According to the scientific leader of the project, member of the Russian Academy of Sciences Rashid Sunyaev, Spektr-RG is expected to observe around 3 million supermassive black holes that devour matter at a rate of three Earth masses per second, and most importantly, it will record about 100,000 clusters of galaxies. The data will allow astrophysicists to compile the most grandiose map of the Universe.
Spektr-RG’s launch was planned a few years ago, back in 2014-2015, then it was rescheduled for 2016, and then for 2017. The project’s current launch date is October 2018. According to the newspaper, the main reason for the delay was the problems with its German partners in manufacturing the x-ray telescope eROSITA, which was expected in Moscow back in 2010.
General Director of NPO Lavochkin Sergey Lemeshevsky confirmed the information about the difficulties with another component - an on-board radio complex - to Izvestia.
"There are questions regarding making a flight model of the complex.
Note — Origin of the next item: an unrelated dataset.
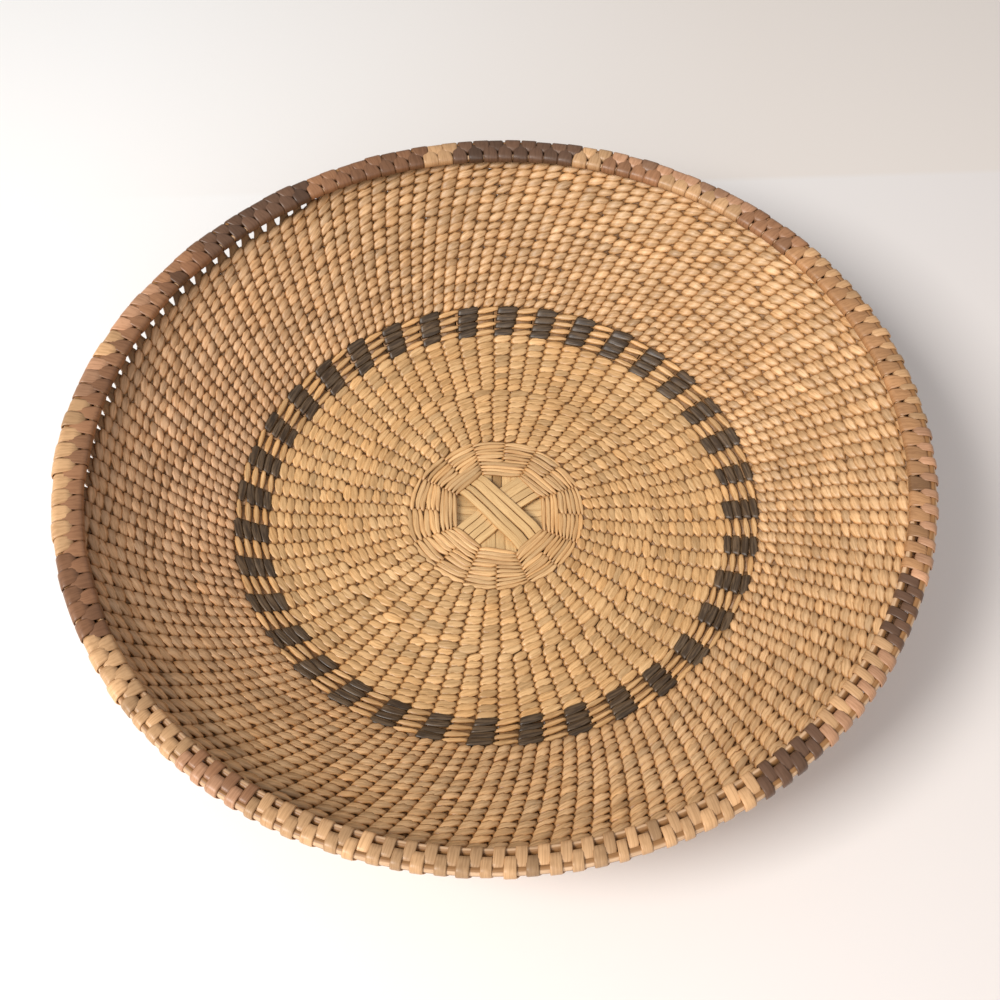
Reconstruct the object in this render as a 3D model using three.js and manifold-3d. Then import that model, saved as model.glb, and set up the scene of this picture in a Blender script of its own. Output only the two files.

We are considering solutions to this problem. From a technical point of view, all problems have been identified, and the issue is the need to agree on a schedule. I think that this matter will not affect the timing of the launch," he said.
Roscosmos’ press service told the newspaper that sanctions could hamper the progress. "Sanctions, of course, affect projects that require international cooperation. However, since all participants are interested in the program’s implementation, a system has been developed that enables one to solve those scientific tasks. Basically, the current situation did not influence the change in the terms of the project," the press service said.